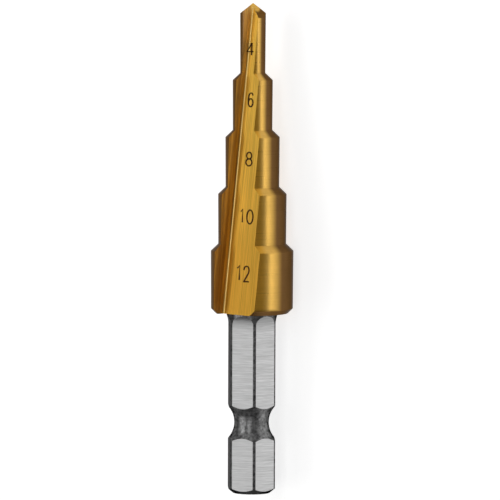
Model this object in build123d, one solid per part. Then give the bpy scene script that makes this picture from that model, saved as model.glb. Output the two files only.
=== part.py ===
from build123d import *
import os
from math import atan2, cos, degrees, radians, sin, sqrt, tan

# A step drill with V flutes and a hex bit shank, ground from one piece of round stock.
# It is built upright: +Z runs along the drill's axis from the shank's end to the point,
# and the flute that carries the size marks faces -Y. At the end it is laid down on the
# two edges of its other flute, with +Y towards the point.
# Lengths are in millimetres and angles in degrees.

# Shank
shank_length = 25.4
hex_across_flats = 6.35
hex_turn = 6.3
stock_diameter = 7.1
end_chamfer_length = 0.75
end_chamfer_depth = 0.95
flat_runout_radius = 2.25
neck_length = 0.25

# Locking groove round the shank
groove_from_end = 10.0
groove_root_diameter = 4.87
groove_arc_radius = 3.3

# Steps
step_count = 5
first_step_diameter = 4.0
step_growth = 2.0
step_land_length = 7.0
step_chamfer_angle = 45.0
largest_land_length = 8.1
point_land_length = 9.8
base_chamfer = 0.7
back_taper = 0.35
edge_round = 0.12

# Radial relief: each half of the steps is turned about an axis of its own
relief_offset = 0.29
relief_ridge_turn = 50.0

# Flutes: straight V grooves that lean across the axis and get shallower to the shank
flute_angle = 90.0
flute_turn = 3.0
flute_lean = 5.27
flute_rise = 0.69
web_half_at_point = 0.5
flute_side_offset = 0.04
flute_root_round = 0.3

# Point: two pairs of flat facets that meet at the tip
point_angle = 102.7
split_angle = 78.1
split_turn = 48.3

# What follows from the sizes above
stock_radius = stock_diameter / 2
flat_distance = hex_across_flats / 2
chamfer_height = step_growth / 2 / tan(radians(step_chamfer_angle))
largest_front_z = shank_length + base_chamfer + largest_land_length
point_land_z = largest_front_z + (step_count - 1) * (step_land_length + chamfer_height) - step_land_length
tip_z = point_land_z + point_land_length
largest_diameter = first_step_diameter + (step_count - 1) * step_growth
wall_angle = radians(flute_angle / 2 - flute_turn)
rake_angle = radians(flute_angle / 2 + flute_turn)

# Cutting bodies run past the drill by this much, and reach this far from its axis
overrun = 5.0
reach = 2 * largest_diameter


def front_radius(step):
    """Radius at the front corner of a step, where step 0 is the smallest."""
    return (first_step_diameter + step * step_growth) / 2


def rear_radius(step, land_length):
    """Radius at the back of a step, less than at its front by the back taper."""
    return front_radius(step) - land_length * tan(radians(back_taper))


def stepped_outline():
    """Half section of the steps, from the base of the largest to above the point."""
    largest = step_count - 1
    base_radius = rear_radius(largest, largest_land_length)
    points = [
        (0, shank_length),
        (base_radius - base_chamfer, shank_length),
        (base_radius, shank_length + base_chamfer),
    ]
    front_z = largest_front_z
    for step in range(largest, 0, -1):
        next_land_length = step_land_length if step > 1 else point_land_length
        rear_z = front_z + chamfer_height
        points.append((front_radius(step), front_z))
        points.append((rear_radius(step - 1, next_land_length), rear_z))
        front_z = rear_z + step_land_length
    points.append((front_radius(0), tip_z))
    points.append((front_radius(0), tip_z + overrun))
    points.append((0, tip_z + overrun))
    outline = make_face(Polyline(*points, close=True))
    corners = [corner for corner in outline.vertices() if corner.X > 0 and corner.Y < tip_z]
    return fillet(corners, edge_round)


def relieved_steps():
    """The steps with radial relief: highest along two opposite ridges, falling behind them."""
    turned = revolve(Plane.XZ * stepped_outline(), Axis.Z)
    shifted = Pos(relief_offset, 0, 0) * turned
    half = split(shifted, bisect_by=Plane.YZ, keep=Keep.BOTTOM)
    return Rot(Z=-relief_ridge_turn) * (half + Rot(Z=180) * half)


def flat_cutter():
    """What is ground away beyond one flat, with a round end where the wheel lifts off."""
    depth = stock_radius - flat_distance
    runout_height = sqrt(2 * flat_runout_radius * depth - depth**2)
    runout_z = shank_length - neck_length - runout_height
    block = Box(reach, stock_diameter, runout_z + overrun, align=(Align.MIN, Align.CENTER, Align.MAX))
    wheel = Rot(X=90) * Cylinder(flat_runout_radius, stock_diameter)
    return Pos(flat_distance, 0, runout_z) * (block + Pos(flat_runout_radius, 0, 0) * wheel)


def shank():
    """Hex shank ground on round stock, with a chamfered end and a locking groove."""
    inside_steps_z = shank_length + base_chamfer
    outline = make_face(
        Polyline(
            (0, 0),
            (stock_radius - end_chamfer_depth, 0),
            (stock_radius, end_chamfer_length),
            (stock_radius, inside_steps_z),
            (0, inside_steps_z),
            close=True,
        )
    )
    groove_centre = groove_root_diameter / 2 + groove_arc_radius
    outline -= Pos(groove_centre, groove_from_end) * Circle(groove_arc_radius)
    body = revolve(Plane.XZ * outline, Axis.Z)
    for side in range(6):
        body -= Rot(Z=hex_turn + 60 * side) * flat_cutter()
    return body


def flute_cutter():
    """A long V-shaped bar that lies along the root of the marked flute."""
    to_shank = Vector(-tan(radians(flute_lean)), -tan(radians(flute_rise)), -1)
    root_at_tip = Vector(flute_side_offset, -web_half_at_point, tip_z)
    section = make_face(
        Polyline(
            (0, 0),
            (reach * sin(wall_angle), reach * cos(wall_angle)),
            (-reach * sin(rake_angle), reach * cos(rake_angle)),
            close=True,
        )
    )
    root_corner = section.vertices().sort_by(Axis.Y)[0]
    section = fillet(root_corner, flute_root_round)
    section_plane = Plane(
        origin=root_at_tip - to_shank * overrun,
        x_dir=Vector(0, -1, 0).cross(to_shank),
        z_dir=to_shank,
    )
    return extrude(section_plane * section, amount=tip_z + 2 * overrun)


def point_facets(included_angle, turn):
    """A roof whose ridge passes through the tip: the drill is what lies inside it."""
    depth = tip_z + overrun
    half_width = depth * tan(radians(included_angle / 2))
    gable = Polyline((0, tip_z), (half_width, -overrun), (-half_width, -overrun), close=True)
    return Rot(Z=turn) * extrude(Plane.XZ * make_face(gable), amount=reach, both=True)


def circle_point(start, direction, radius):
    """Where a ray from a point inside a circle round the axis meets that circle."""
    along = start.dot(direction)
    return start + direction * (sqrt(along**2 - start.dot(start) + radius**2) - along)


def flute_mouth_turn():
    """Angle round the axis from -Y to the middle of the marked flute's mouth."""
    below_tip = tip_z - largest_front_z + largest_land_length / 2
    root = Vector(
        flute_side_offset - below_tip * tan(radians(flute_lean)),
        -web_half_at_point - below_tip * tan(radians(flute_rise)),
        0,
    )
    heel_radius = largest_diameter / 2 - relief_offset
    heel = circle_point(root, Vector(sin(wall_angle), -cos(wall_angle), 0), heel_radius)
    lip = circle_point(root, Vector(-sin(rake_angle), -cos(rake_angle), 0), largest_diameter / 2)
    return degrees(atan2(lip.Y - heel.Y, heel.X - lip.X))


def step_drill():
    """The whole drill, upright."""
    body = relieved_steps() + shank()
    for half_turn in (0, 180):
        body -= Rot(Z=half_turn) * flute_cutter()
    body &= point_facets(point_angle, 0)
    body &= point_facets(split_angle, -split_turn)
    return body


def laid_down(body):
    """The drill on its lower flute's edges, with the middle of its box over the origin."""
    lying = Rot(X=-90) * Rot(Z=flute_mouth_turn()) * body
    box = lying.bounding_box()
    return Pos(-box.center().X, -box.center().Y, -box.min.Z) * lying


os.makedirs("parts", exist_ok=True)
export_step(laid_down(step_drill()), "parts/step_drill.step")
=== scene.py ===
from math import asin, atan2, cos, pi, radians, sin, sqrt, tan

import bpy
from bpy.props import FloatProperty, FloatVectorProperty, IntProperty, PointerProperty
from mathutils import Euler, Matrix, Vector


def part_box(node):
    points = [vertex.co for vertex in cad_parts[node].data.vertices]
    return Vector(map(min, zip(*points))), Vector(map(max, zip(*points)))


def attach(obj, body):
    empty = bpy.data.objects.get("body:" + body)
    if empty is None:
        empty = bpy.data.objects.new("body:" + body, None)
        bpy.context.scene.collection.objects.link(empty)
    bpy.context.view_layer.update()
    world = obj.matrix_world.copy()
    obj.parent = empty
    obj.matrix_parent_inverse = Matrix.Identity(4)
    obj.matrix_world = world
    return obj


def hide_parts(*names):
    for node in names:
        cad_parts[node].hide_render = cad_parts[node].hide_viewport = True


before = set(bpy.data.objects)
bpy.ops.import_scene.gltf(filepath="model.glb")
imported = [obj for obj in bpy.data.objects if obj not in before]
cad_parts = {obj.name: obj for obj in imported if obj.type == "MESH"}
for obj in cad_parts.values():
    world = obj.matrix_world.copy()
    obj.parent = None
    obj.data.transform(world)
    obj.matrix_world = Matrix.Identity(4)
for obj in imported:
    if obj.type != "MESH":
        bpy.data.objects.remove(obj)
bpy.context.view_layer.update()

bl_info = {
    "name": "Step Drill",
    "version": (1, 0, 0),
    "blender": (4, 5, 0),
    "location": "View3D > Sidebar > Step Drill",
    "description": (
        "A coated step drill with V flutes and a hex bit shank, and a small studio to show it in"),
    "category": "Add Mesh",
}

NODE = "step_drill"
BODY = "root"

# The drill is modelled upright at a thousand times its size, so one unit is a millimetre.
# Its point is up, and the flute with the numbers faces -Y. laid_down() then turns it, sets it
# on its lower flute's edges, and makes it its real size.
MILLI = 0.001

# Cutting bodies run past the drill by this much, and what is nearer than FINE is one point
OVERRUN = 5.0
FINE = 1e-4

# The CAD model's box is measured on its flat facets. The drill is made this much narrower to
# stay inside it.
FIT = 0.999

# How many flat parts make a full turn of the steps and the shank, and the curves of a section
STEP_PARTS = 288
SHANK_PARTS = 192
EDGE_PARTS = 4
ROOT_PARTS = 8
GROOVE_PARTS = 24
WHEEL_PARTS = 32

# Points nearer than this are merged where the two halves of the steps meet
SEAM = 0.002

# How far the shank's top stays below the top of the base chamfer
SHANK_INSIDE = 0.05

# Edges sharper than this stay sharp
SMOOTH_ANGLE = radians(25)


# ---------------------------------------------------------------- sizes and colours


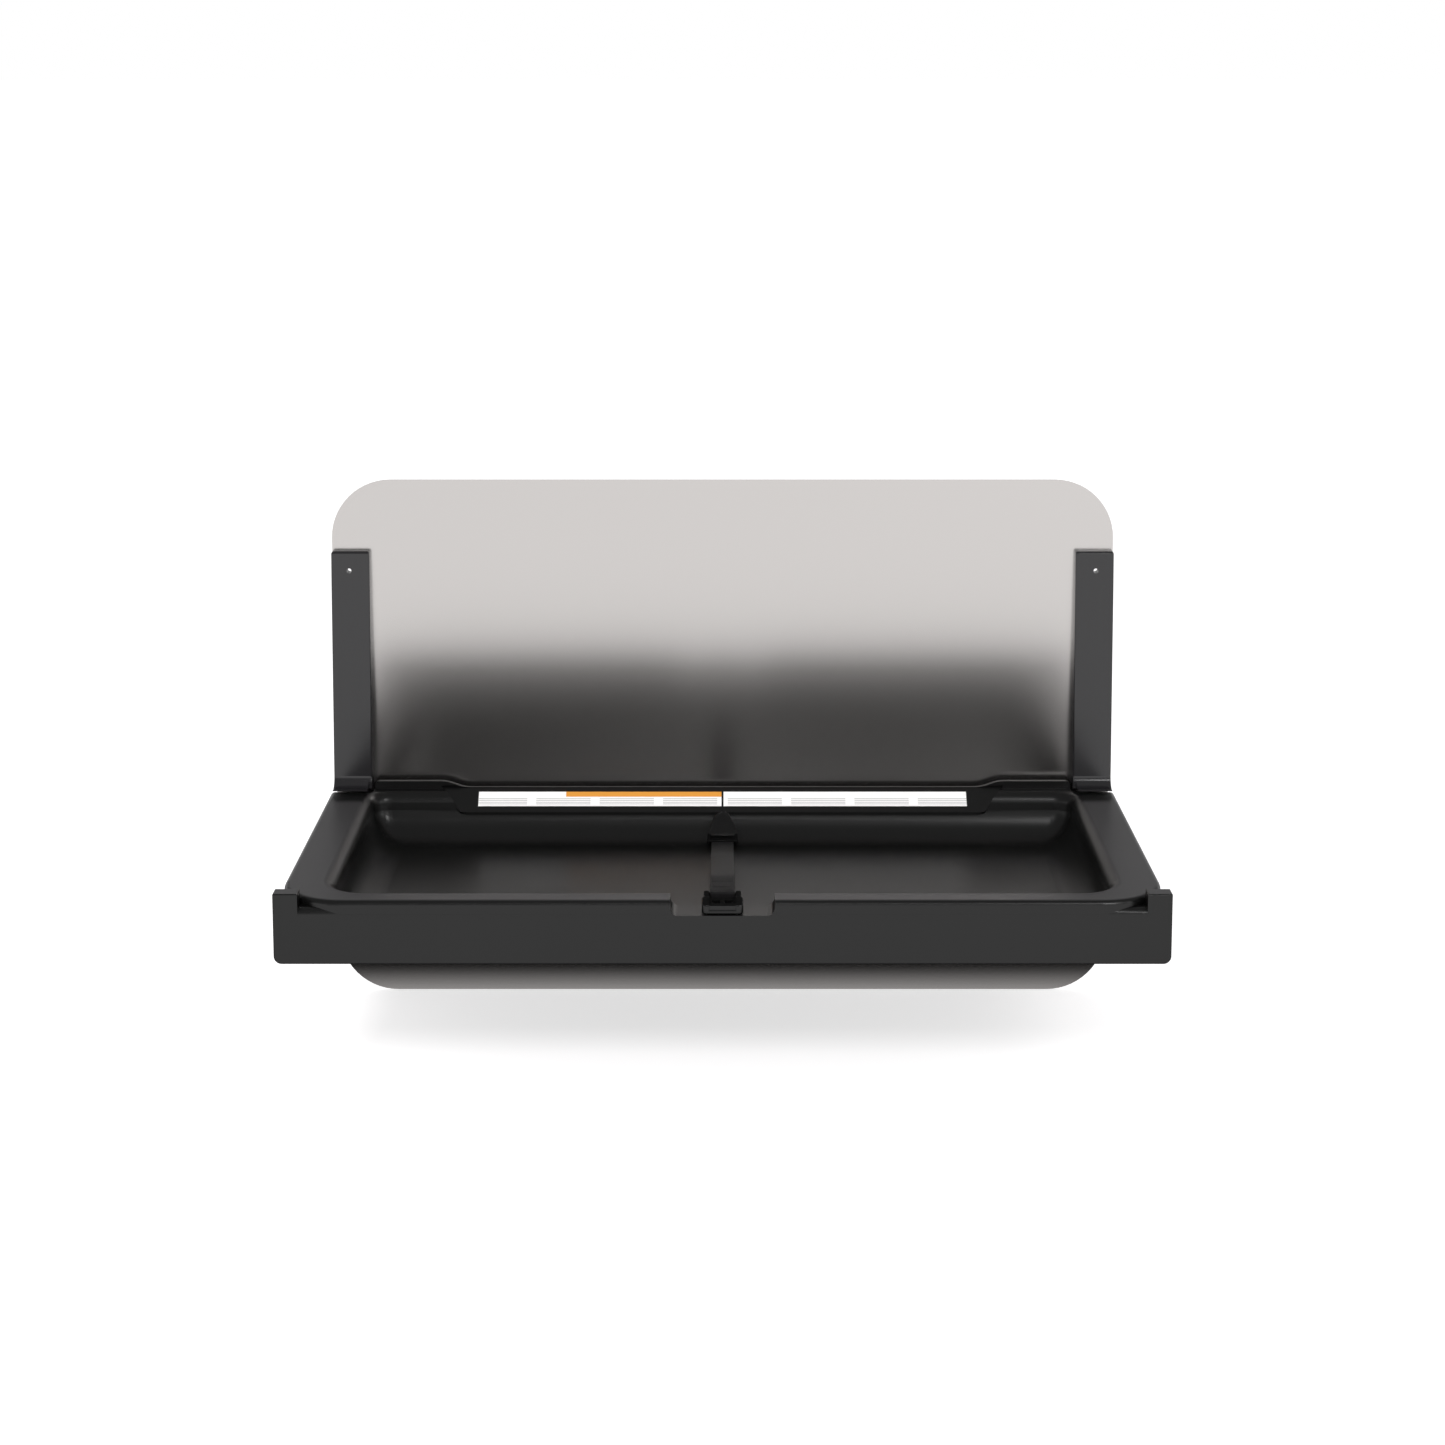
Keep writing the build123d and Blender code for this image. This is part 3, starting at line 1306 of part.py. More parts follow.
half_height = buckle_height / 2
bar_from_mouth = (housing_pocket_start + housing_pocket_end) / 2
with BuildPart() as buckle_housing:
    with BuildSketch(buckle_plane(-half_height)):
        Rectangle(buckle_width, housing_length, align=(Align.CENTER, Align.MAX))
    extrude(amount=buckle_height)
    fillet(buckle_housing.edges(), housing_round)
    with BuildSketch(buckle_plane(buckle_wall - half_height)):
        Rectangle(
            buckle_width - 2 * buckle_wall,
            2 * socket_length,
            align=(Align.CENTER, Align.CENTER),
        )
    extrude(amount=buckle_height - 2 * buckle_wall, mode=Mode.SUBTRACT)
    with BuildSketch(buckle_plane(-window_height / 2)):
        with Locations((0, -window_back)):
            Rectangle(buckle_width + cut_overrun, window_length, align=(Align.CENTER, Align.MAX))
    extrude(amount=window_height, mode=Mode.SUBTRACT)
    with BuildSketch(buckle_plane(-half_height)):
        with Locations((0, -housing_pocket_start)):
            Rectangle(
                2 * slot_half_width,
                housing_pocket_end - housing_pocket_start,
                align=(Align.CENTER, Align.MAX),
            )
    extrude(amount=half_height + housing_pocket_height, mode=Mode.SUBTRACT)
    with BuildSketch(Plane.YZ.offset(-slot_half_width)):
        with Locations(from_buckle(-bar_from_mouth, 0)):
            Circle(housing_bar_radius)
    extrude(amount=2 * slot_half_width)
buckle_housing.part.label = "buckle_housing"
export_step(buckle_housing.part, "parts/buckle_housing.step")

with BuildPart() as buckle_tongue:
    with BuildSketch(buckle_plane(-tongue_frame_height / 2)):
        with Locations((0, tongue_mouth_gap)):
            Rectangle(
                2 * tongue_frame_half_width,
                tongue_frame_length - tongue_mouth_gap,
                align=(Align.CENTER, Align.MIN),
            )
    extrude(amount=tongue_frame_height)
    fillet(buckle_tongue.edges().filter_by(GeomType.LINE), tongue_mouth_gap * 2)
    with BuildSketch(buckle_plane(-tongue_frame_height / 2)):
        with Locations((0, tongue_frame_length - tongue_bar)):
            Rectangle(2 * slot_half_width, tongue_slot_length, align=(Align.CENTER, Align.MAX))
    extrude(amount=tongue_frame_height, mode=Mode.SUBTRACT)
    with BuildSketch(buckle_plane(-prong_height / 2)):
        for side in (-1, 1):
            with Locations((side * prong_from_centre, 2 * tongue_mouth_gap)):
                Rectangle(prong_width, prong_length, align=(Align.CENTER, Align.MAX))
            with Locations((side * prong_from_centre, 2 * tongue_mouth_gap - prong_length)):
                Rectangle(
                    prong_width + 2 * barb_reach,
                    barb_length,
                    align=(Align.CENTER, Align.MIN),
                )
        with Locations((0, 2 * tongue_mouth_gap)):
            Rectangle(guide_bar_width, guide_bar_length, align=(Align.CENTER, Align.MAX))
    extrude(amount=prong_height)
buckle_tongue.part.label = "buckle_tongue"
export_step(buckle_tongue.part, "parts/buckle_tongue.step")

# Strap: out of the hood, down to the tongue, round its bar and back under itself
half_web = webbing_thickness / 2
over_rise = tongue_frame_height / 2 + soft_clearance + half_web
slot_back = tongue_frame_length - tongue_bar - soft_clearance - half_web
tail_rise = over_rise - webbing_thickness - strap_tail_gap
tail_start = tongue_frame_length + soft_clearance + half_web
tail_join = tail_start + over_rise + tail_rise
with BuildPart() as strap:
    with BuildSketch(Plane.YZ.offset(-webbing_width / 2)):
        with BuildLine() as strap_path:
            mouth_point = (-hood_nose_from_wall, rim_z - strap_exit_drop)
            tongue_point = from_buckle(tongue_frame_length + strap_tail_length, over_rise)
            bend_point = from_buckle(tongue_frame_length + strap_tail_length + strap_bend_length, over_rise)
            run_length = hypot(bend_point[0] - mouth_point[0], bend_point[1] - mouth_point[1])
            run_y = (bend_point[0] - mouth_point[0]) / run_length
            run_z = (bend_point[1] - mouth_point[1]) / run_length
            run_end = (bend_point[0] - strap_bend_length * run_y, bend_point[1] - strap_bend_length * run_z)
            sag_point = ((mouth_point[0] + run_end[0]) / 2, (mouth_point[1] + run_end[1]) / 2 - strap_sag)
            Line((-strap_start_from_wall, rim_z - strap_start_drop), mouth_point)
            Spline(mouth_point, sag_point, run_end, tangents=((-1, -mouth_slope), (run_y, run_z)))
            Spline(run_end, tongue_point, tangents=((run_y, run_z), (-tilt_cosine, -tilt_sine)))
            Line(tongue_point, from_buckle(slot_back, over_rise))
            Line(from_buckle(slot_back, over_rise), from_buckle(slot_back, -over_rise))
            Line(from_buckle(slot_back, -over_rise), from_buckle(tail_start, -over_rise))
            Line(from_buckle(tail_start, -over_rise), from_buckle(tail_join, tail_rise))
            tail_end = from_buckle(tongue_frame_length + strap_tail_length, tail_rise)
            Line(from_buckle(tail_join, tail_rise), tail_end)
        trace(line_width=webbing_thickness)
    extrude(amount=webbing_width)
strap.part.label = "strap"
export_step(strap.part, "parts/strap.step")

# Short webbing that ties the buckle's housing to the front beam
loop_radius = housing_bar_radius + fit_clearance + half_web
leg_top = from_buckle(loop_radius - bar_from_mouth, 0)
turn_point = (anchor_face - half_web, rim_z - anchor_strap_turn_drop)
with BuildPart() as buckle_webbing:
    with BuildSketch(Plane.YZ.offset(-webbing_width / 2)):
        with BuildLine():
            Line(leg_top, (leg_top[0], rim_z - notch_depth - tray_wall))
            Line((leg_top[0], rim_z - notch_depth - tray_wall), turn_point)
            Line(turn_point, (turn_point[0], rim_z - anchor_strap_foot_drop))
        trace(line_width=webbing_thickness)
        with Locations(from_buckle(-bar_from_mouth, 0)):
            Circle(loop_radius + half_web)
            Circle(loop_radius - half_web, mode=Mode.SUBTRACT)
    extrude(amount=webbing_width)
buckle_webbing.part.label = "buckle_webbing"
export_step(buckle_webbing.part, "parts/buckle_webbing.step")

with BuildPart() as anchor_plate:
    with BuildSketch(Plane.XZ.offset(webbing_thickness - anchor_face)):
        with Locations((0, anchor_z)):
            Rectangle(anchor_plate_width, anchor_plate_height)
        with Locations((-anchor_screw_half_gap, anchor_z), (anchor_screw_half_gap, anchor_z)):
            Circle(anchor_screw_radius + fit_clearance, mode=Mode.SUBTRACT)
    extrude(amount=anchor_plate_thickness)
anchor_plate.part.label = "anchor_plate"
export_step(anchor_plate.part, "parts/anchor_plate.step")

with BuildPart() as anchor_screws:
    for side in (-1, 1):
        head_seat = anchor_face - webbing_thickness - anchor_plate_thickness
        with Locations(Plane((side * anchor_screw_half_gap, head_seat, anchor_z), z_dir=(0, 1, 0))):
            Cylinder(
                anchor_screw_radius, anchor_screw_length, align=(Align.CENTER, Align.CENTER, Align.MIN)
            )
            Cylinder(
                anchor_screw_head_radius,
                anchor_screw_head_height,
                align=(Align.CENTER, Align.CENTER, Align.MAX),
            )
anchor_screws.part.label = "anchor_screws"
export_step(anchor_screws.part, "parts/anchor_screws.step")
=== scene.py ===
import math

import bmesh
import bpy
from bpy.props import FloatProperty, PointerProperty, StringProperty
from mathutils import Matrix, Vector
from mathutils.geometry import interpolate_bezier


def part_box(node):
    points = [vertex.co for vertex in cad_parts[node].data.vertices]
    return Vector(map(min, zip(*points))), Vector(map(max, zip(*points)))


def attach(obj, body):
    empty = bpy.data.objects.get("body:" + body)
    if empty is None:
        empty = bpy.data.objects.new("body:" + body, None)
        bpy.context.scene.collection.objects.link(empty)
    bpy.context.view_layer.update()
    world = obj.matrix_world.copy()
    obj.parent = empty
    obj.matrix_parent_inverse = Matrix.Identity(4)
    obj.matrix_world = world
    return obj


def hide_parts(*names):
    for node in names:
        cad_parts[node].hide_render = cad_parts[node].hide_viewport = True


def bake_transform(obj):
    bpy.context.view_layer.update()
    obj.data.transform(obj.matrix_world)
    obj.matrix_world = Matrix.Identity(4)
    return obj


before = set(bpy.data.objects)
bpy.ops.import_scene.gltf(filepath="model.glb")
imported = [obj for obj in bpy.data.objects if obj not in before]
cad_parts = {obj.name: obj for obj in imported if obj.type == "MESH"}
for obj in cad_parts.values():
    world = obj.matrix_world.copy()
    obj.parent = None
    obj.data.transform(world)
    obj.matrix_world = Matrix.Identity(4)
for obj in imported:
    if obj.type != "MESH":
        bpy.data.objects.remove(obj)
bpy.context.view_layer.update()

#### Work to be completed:
Your task is to quote, without any alteration, the lines running from the top of the records to the line that holds "relief_ridge_turn = 50.0", both included.

#### In response:
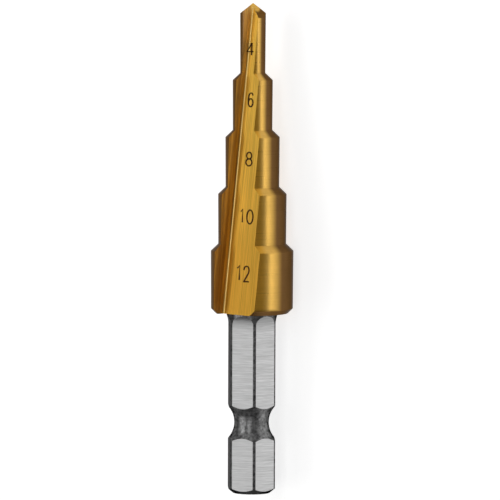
Model this object in build123d, one solid per part. Then give the bpy scene script that makes this picture from that model, saved as model.glb. Output the two files only.
=== part.py ===
from build123d import *
import os
from math import atan2, cos, degrees, radians, sin, sqrt, tan

# A step drill with V flutes and a hex bit shank, ground from one piece of round stock.
# It is built upright: +Z runs along the drill's axis from the shank's end to the point,
# and the flute that carries the size marks faces -Y. At the end it is laid down on the
# two edges of its other flute, with +Y towards the point.
# Lengths are in millimetres and angles in degrees.

# Shank
shank_length = 25.4
hex_across_flats = 6.35
hex_turn = 6.3
stock_diameter = 7.1
end_chamfer_length = 0.75
end_chamfer_depth = 0.95
flat_runout_radius = 2.25
neck_length = 0.25

# Locking groove round the shank
groove_from_end = 10.0
groove_root_diameter = 4.87
groove_arc_radius = 3.3

# Steps
step_count = 5
first_step_diameter = 4.0
step_growth = 2.0
step_land_length = 7.0
step_chamfer_angle = 45.0
largest_land_length = 8.1
point_land_length = 9.8
base_chamfer = 0.7
back_taper = 0.35
edge_round = 0.12

# Radial relief: each half of the steps is turned about an axis of its own
relief_offset = 0.29
relief_ridge_turn = 50.0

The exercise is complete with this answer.